#### Direction:
From the first line of the data through the line containing "bpy.context.scene.collection.objects.link(floor)", return each line exactly.

#### Records shown:

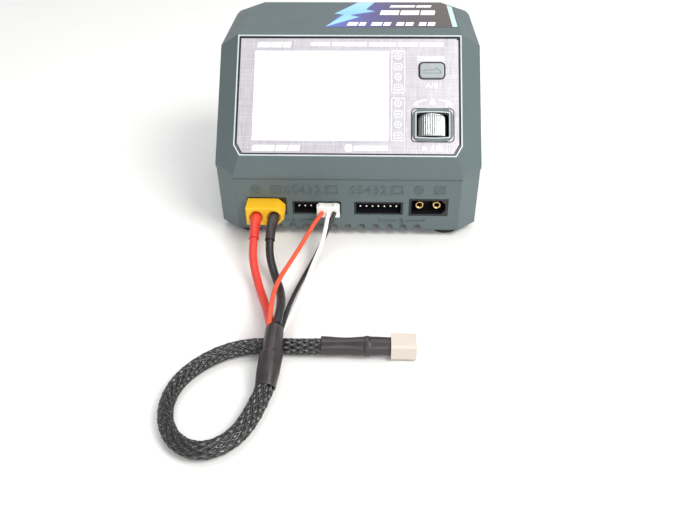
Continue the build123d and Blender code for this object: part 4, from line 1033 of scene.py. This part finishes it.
def stage_floor():
    """The pale table top under the feet."""
    size = TABLE_HALF
    mesh = bpy.data.meshes.new("table_top")
    corners = [(-size, -size, 0), (size, -size, 0), (size, size, 0), (-size, size, 0)]
    mesh.from_pydata(corners, [], [(0, 1, 2, 3)])
    mesh.materials.append(LOOKS["floor"])
    floor = bpy.data.objects.new("table_top", mesh)
    bpy.context.scene.collection.objects.link(floor)


def area_light(name, place, target, size, power, colour):
    """A round soft light aimed at a point."""
    data = bpy.data.lights.new(name, "AREA")
    data.shape = "DISK"
    data.size = size
    data.energy = power
    data.color = colour
    made = bpy.data.objects.new(name, data)
    bpy.context.scene.collection.objects.link(made)
    made.location = place
    made.rotation_euler = (Vector(target) - Vector(place)).to_track_quat("-Z", "Y").to_euler()


def stage_world():
    """The even pale surroundings."""
    world = bpy.data.worlds.new("studio_white")
    bpy.context.scene.world = world
    world.use_nodes = True
    background = world.node_tree.nodes["Background"]
    background.inputs["Color"].default_value = (*WORLD_COLOUR, 1)
    background.inputs["Strength"].default_value = WORLD_STRENGTH


def photo_camera():
    """The camera at the photograph's place: height, tilt, slight turn and roll."""
    pitch, yaw, roll = CAMERA_PITCH, CAMERA_YAW, CAMERA_ROLL
    forward = Vector((sin(yaw) * cos(pitch), cos(yaw) * cos(pitch), -sin(pitch)))
    right = forward.cross(Vector((0, 0, 1))).normalized()
    up = right.cross(forward)
    rolled_right = right * cos(roll) + up * sin(roll)
    rolled_up = up * cos(roll) - right * sin(roll)
    data = bpy.data.cameras.new("photo_camera")
    data.sensor_width = SENSOR_WIDTH
    data.lens = CAMERA_LENS
    data.clip_start = NEAR_CLIP
    camera = bpy.data.objects.new("photo_camera", data)
    bpy.context.scene.collection.objects.link(camera)
    matrix = Matrix((rolled_right, rolled_up, -forward)).transposed().to_4x4()
    matrix.translation = Vector(CAMERA_PLACE) * MM
    camera.matrix_world = matrix
    bpy.context.scene.camera = camera


stage_floor()
stage_world()
for light in LIGHTS:
    area_light(*light)
photo_camera()
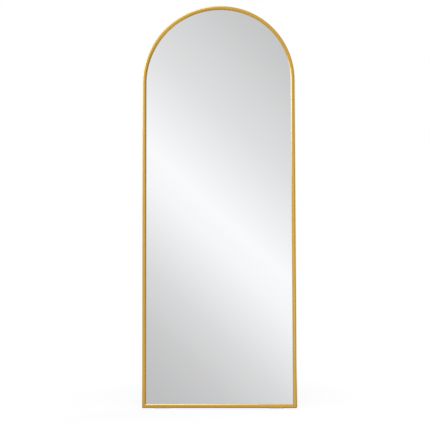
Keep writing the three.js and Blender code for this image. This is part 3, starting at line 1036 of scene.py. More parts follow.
@dataclass
class Frame:
    """The two lengths of hollow section: one bent round the arch, and one along the bottom."""

    outline: Outline
    place: Placement
    face: float = 16 * MM
    depth: float = 25 * MM
    wall: float = 1.4 * MM
    rebate: float = 6 * MM
    lip_back: float = 6.4 * MM
    outer_round: float = 4.5 * MM
    slope_width: float = 6 * MM
    slope_depth: float = 5 * MM
    corner_radius: float = 3.5 * MM
    corner_facets: int = 4
    mitre_gap: float = 0.3 * MM
    edge_break: float = 0.5 * MM
    edge_steps: int = 3
    lip_break: float = 0.25 * MM
    lip_steps: int = 2
    curve_steps: int = 8
    straight_loop: float = 60 * MM

    def wire(self, name: str, wall: float) -> Piece:
        """The section as a closed line, drawn in by a wall: x is the inset and y the depth.

        Args:
            name: The piece's name.
            wall: How far the line is drawn in from the outside of the section.

        Returns:
            The line, without a face.
        """
        pocket = self.face - self.rebate
        lip_back = self.lip_back - wall
        piece = Piece.sheet(name, (wall, wall), (pocket - wall, self.depth - wall))
        with piece.edited():
            piece.score((0, lip_back, 0), (0, 1, 0))
            piece.pick_edges(lambda middle, run: near(middle.x, pocket - wall) and middle.y < lip_back)
            piece.extrude((self.rebate, 0, 0))
            piece.join_faces()
            piece.pick_corners(lambda at: near(at.x, wall) and near(at.y, wall))
            piece.bevel(self.outer_round - wall, self.curve_steps, corners=True)
            self._round_slope(piece, wall)
            if not wall:
                self._break_edges(piece, pocket)
            piece.pick_all()
            bpy.ops.mesh.delete(type="ONLY_FACE")
            piece.pick_all()
            bpy.ops.mesh.remove_doubles(threshold=TINY)
        return piece

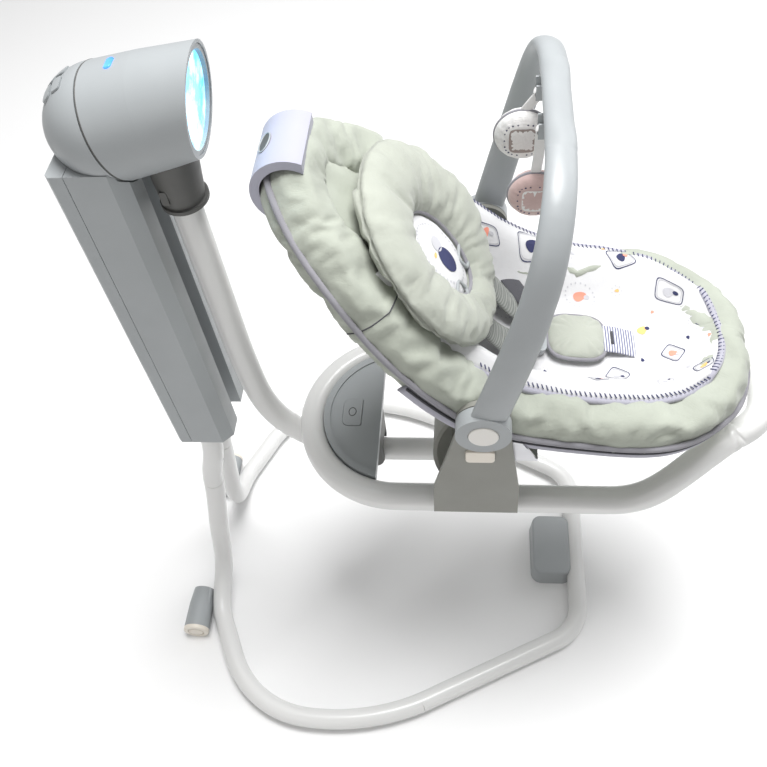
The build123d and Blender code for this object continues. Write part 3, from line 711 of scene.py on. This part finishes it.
def stitch_row(name, route, finish):
    """Whip stitches laid across the pad's edge."""
    groups = []
    travelled = 0.0
    for i in range(1, len(route)):
        step = (route[i] - route[i - 1]).length
        travelled += step
        if travelled < STITCH_SPACING:
            continue
        travelled = 0.0
        forward = (route[i] - route[i - 1]).normalized()
        up = seat_normal(route[i])
        side = forward.cross(up).normalized()
        slant = (side + forward * 0.35).normalized()
        middle = route[i] + up * 0.1
        corners = []
        for along, wide, high in BOX_CORNERS:
            flat = slant * along * STITCH_LENGTH / 2 + forward * wide * STITCH_HALF_WIDTH
            corners.append(middle + flat + up * high * STITCH_HEIGHT)
        groups.append((corners, BOX_FACES))
    join_meshes(name, groups, finish, "seat")


near_stitches = [pad_place(0.3 + 0.7 * k / 500, -0.965, 0.2) for k in range(501)]
front_stitches = [pad_place(0.993, -0.93 + 1.86 * k / 260, 0.2) for k in range(261)]
far_stitches = [pad_place(0.99 - 0.74 * k / 500, 0.965, 0.2) for k in range(501)]
for index, route in enumerate((near_stitches, front_stitches, far_stitches)):
    stitch_row(f"whip_stitches_{index + 1}", route, navy_thread)


# ---- printed shapes, all generic ----
def fan(count):
    """Triangles from a ring of points to the middle point that follows them."""
    return [(k, (k + 1) % count, count) for k in range(count)]


def printed(u, v, points, lift):
    """Carries flat pattern points in millimetres round a place onto the pad."""
    forward = (pad_place(u + 0.01, v) - pad_place(u - 0.01, v)).length / 0.02
    side = (pad_place(u, v + 0.02) - pad_place(u, v - 0.02)).length / 0.04
    places = []
    for x, y in points:
        places.append(pad_place(u + x / forward, min(0.999, max(-0.999, v + y / side)), lift))
    return places


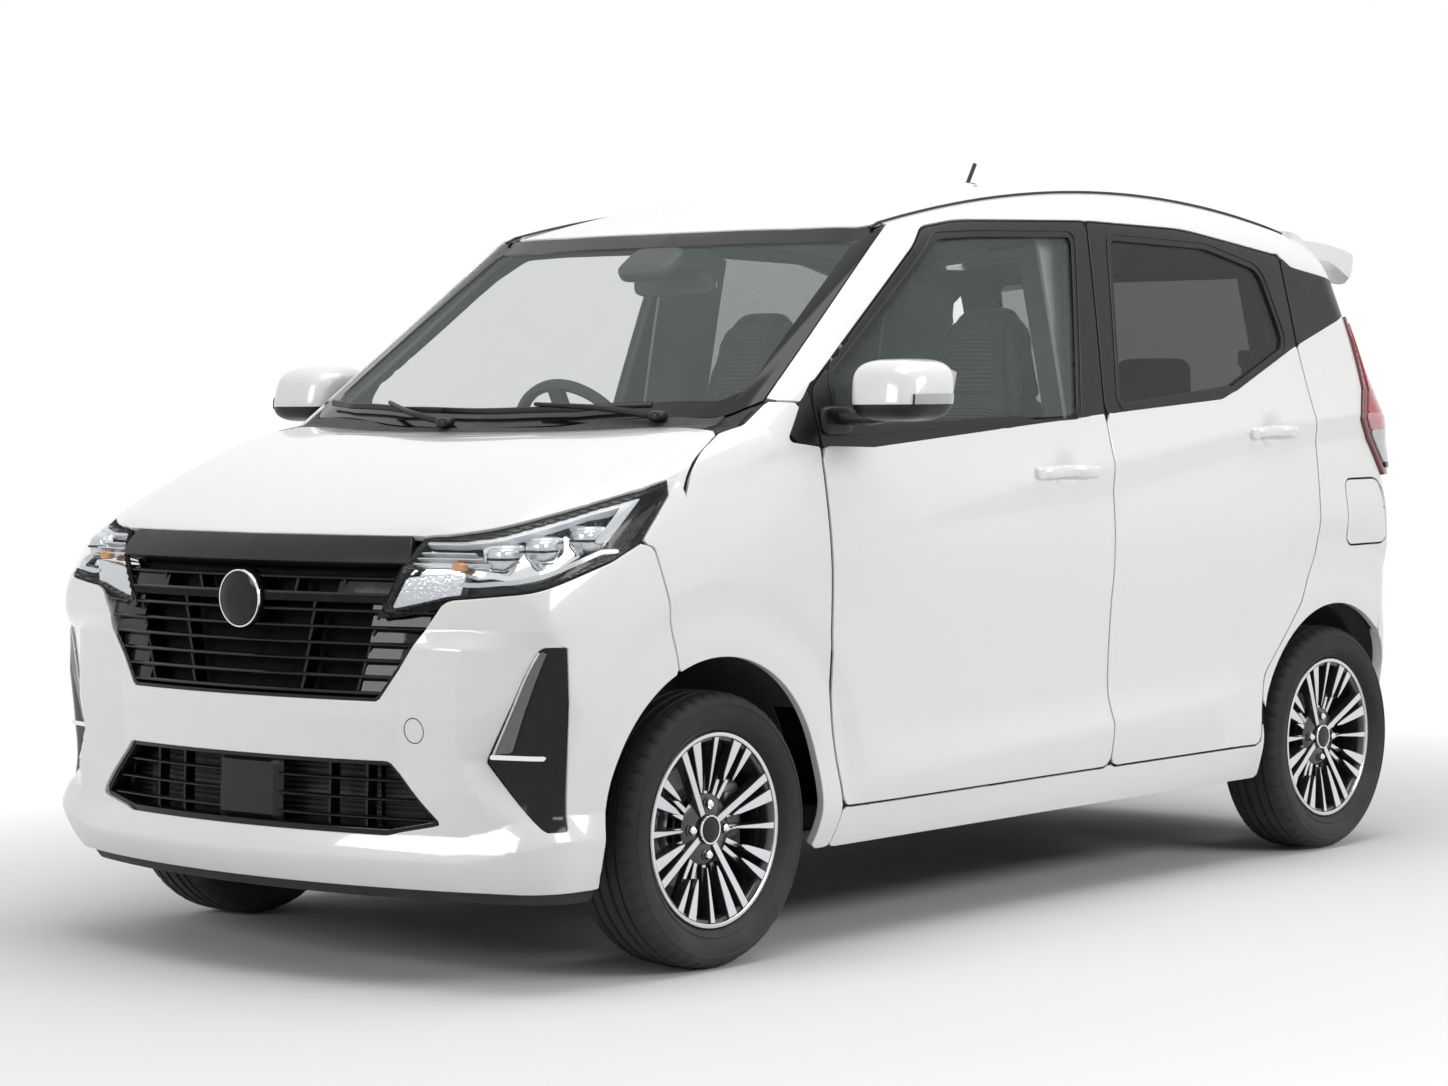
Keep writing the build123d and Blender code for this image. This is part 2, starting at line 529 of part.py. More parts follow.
    # Doors and their glass
    both("door_front", door(side_wall, side_middle, FRONT_DOOR, FRONT_WINDOW, -125, 955))
    both("door_rear", door(side_wall, side_middle, REAR_DOOR, REAR_WINDOW, -1015, 1030))
    both("door_front_glass", side_glass & prism(FRONT_WINDOW, "xz", 510, 800))
    both("door_rear_glass", side_glass & prism(REAR_WINDOW, "xz", 510, 800))
    arm = block(655, 700, 660, 800, 1070, 1092) - outer
    shell = block(588, 705, 782, 945, 1082, 1204)
    shell = fillet(shell.edges().filter_by(Axis.X), 30)
    both("mirror", shell + arm)

    # Floor
    floor = (block(-620, 862, -700, 700, 205, 225) - block(-620, 870, -90, 90, 200, 300)) & inner
    floor += block(-620, 862, -95, -90, 225, 300) + block(-620, 862, 90, 95, 225, 300)
    floor += block(-620, 862, -95, 95, 300, 305)
    floor += block(-640, -620, -640, 640, 205, 430) & inner
    for side in (-1, 1):
        floor -= across(FRONT_AXLE_X, ARCH_Z, ARCH_FRONT_R + 14, side * 400, side * 700)
    boot = block(-1625, -620, -460, 460, 420, 430) & inner
    boot += (block(-955, -620, -700, 700, 420, 430)) & inner
    boot += block(-1625, -1605, -560, 560, 300, 430) & inner
    rear_house = wheel_house(REAR_AXLE_X, ARCH_REAR_R, 460, 700, 350) & inner
    floor += boot + rear_house + mirrored(rear_house)
    floor += block(-960, -955, -700, -455, 300, 425) & inner
    floor += block(-960, -955, 455, 700, 300, 425) & inner
    tank = block(-1020, -650, -380, 380, 215, 405)
    save("floor_pan", floor)
    save("fuel_tank", fillet(tank.edges(), 20))

    # Running gear
    subframe = block(905, 1005, -330, 330, 205, 255) + rod((960, -330, 295), (960, 330, 295), 24)
    subframe += block(940, 980, -200, -160, 250, 290) + block(940, 980, 160, 200, 250, 290)
    for side in (-1, 1):
        arm_plan = [(1005, side * 290), (1053, side * 575), (1093, side * 575), (1115, side * 290)]
        subframe += prism(arm_plan, "xy", 163, 185)
        subframe += block(900, 1120, side * 310 - 25, side * 310 + 25, 160, 215)
        subframe += upright(KING_LOW[0], side * KING_LOW[1], 20, 163, 185)
    subframe += block(873, 905, -330, 330, 210, 250)
    save("front_subframe", subframe)
    knuckle = front_knuckle()
    both("knuckle", knuckle)
    beam = rod((-1080, -455, 290), (-1080, 455, 290), 34)
    for side in (-1, 1):
        beam += block(-1330, -925, side * 425 - 16, side * 425 + 16, 262, 312)
        beam += across(-925, 287, 30, side * 395, side * 455)
        beam += across(REAR_AXLE_X, TYRE_R, 36, side * 425, side * 575)
        beam += across(REAR_AXLE_X, TYRE_R, 105, side * 575, side * 582)
        beam += across(REAR_AXLE_X, TYRE_R, 14, side * 580, side * 655)
        beam += upright(-1170, side * 405, 46, 300, 419)
    save("rear_axle_beam", beam)
    front_wheel = Pos(FRONT_AXLE_X, FRONT_WHEEL_Y, TYRE_R) * wheel(118, -35, 17.3)
    rear_wheel = Pos(REAR_AXLE_X, REAR_WHEEL_Y, TYRE_R) * wheel(102, -55, 14.3)
    both("wheel_front", front_wheel)
    both("wheel_rear", rear_wheel)
    both("tyre_front", Pos(FRONT_AXLE_X, FRONT_WHEEL_Y, TYRE_R) * tyre())
    both("tyre_rear", Pos(REAR_AXLE_X, REAR_WHEEL_Y, TYRE_R) * tyre())
    save("engine_block", fillet(block(985, 1350, -300, 300, 262, 800).edges(), 25))
    save("radiator", block(1560, 1586, -300, 300, 300, 740))
    route = [(1000, 60, 176), (860, 0, 178), (-560, 0, 180), (-700, -230, 175), (-1060, -300, 178),
             (-1400, -300, 215)]
    pipe = tube_path(route, 20, 60)
    muffler = fillet(block(-1590, -1390, -440, -120, 180, 290).edges(), 25)
    save("exhaust", pipe + muffler + rod((-1580, -300, 212), (-1650, -300, 200), 18))

    # Cabin
    seat = prism(SEAT_SIDE, "xz", 110, 570) + prism(SEAT_BASE, "xz", 160, 520)
    seat += prism(HEADREST_SIDE, "xz", 215, 465)
    for y in (300, 380):
        seat += rod((-345, y, 1130), (-365, y, 1200), 7)
    pair("front_seats", seat)
    bench = prism(BENCH_SIDE, "xz", -570, 570) + block(-940, -645, -560, 560, 431, 480)
    for side in (-1, 1):
        bench += prism(BENCH_REST_SIDE, "xz", side * 290 - 115, side * 290 + 115)
        for off in (-40, 40):
            bench += rod((-1145, side * 290 + off, 1030), (-1146, side * 290 + off, 1090), 7)
    for side in (-1, 1):
        bench -= across(REAR_AXLE_X, ARCH_Z, ARCH_REAR_R + 14, side * 452, side * 700)
    save("rear_bench", bench)
    a = radians(STEER_TILT)
    towards = (-cos(a), 0, sin(a))
    centre = Vector(STEER_X, STEER_Y, STEER_Z)
    axis = Vector(*towards)
    column = rod(tuple(centre - axis * 40), tuple(centre - axis * 260), 42)
    column -= rod(tuple(centre - axis * 30), tuple(centre - axis * 110), 12.3)
    dash = (prism(DASH_SIDE, "xz", -640, 640) & body_form(END_WALL + 4, DOOR_LOW + 8, DOOR_LOW + 8)) + column
    save("dashboard", dash)
    plane = Plane(centre, x_dir=(0, 1, 0), z_dir=axis)
    grip = [(STEER_R + 14 * cos(radians(30 + 60 * k)), 14 * sin(radians(30 + 60 * k))) for k in range(6)]
    section = Plane(centre, x_dir=(0, 1, 0), z_dir=(sin(a), 0, cos(a)))
    rim = revolve(section * make_face(Polyline(*grip, close=True)), Axis(tuple(centre), towards))
    hub = extrude(plane * Circle(62), amount=-32)
    wheel_bar = extrude(plane * Rectangle(2 * STEER_R, 36), amount=-16)
    lower_bar = extrude(plane * (Pos(0, -STEER_R / 2) * Rectangle(40, STEER_R)), amount=-16)
    shaft = extrude(plane * Circle(12), amount=-100)
    save("steering_wheel", rim + hub + wheel_bar + lower_bar + shaft)

    # Small outside pieces
    aerial = rod((-742, 0, 1612), (-752, 0, 1640), 16) + rod((-750, 0, 1634), (-792, 0, 1699), 5)
    save("antenna", aerial - outer)


def nose_at(z):
    """Foremost x of the body at a height."""
    for low, high in zip(PLAN, PLAN[1:]):
        if z <= high[0]:
            return low[1] + (high[1] - low[1]) * (z - low[0]) / (high[0] - low[0])
    return PLAN[-1][1]


def nose_layer(low, high, inset, depth, half):
    """Band behind the curved nose, between two heights and two distances inwards."""
    wires = []
    for z in (low, high):
        x = nose_at(z)
        arcs = []
        for back in (inset, depth):
            r = NOSE_R - back
            end = x - NOSE_R + sqrt(r ** 2 - half ** 2)
            arcs.append(((end, -half, z), (x - back, 0, z), (end, half, z)))
        wires.append(Wire([
            ThreePointArc(*arcs[0]), Line(arcs[0][2], arcs[1][2]),
            ThreePointArc(*reversed(arcs[1])), Line(arcs[1][0], arcs[0][0]),
        ]))
    return Solid.make_loft(wires, ruled=True)


def slatted(outline, low, high, inset, depth, rim, slats, slat_t, posts):
    """Grille inside a front outline: a ring, level slats that follow the nose, and posts."""
    opening = prism(outline, "yz", 1400, 1760)
    half = max(abs(point[0]) for point in outline) + 5
    ring = opening - prism(grown(outline, -rim), "yz", 1390, 1770)
    pieces = []
    for z in slats:
        pieces.append(nose_layer(z - slat_t / 2, z + slat_t / 2, inset + 2, depth - 4, half) & opening)
    back = nose_layer(low, high, depth - 16, depth - 2, half) & opening
    pieces += [back & block(1400, 1760, y - 4, y + 4, low, high) for y in posts]
    return (nose_layer(low, high, inset, depth, half) & ring), pieces


def upper_grille():
    """Satin bar across the top of a V-shaped slatted grille."""
    slats = [582 + 34 * k for k in range(7)]
    ring, pieces = slatted(GRILLE_FRONT, 548, 872, 8, 42, 9, slats, 12, (-300, -150, 0, 150, 300))
    bar = nose_layer(818, 869, 1, 45, 480) & prism(GRILLE_FRONT, "yz", 1400, 1760)
    return ring.fuse(bar, *pieces)


def lower_grille():
    """Ring, level bars, uprights and a plain square panel in the lower intake."""
    ring, pieces = slatted(INTAKE_FRONT, 290, 442, 12, 36, 8, [330, 366, 402], 9, (-250, 250))
    return ring.fuse(nose_layer(297, 437, 14, 30, 84) & prism(INTAKE_FRONT, "yz", 1400, 1760), *pieces)


def front_knuckle():
    """Left knuckle with its strut, spring, stub axle, steering arm and brake caliper."""
    x, z = FRONT_AXLE_X, TYRE_R
    piece = rod(king_at(340), king_at(820), 24) + rod(king_at(590), king_at(770), 54)
    piece += block(x - 28, x + 28, 550, 602, 215, 380)
    piece += rod(king_at(188), king_at(230), 13)
    piece += across(x, z, 42, 556, 608) + across(x, z, 17, 600, 665)
    piece += block(x - 120, x - 20, 556, 574, 232, 252)
    pads = block(x - 150, x - 92, 594, 652, z - 45, z + 45) - block(x - 140, x - 60, 610, 632, z - 60, z + 60)
    piece += pads + block(x - 130, x - 20, 588, 602, z - 30, z + 30)
    return piece


if __name__ == "__main__":
    main()
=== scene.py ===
"""Surfaces and finishes of a small five-door car, laid over its fixed frame.

Metres. X points forward, Y to the car's left and Z up. The origin is on the
ground, midway along and across the car.
"""

import bpy
import numpy as np
from bpy.props import FloatProperty, FloatVectorProperty, PointerProperty
from mathutils import Matrix


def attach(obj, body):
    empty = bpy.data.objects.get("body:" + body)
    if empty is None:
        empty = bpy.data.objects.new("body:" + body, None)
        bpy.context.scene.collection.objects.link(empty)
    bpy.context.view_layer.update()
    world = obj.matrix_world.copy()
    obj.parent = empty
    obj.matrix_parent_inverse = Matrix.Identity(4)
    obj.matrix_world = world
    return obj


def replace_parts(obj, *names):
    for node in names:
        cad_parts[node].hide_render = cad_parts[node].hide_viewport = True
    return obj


bl_info = {
    "name": "Kei Car Dressing",
    "version": (1, 0, 0),
    "blender": (4, 5, 0),
    "location": "3D View > Sidebar > Kei Car",
    "description": "Panels, glass, lamps, wheels and cabin of a small car over its frame",
    "category": "Object",
}

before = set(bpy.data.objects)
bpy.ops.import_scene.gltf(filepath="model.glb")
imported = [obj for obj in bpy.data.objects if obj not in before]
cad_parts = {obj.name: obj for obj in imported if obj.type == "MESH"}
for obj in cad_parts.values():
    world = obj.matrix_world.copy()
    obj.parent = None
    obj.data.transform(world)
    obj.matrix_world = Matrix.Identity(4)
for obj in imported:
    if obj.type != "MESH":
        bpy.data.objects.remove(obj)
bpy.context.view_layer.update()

MM = 0.001
PHOTO_WIDTH = 1448
PHOTO_HEIGHT = 1086
FOCAL_PIXELS = 3657
OPTICAL_CENTRE = (745, 521)

# Body outline seen from above.
# columns: height, nose x, tail x, half width, front corner radius, rear corner radius
PLAN = MM * np.array([
    (150, 1630, -1640, 672, 70, 80),
    (230, 1683, -1676, 706, 70, 90),
    (272, 1697.5, -1690, 715, 70, 90),
    (430, 1686, -1697.5, 724, 70, 90),
    (620, 1676, -1697.5, 735, 70, 90),
    (820, 1667, -1697, 737.5, 75, 85),
    (920, 1650, -1696, 727, 80, 80),
    (1040, 1640, -1690, 709, 90, 80),
    (1110, 1640, -1670, 698, 90, 90),
    (1320, 1640, -1606, 659, 100, 110),
    (1500, 1640, -1545, 622, 100, 120),
    (1700, 1640, -1470, 581, 100, 120),
])
NOSE_R = 1.9
TAIL_R = 2.6
NOSE_CENTRE = 1.05
TAIL_CENTRE = -1.15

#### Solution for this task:
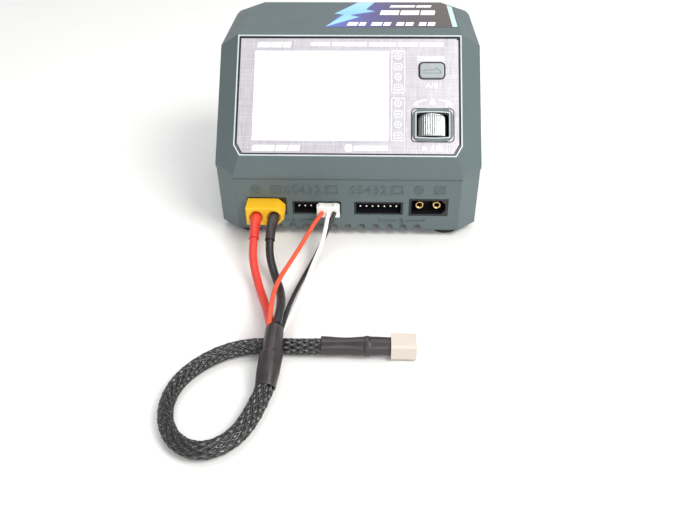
Continue the build123d and Blender code for this object: part 4, from line 1033 of scene.py. This part finishes it.
def stage_floor():
    """The pale table top under the feet."""
    size = TABLE_HALF
    mesh = bpy.data.meshes.new("table_top")
    corners = [(-size, -size, 0), (size, -size, 0), (size, size, 0), (-size, size, 0)]
    mesh.from_pydata(corners, [], [(0, 1, 2, 3)])
    mesh.materials.append(LOOKS["floor"])
    floor = bpy.data.objects.new("table_top", mesh)
    bpy.context.scene.collection.objects.link(floor)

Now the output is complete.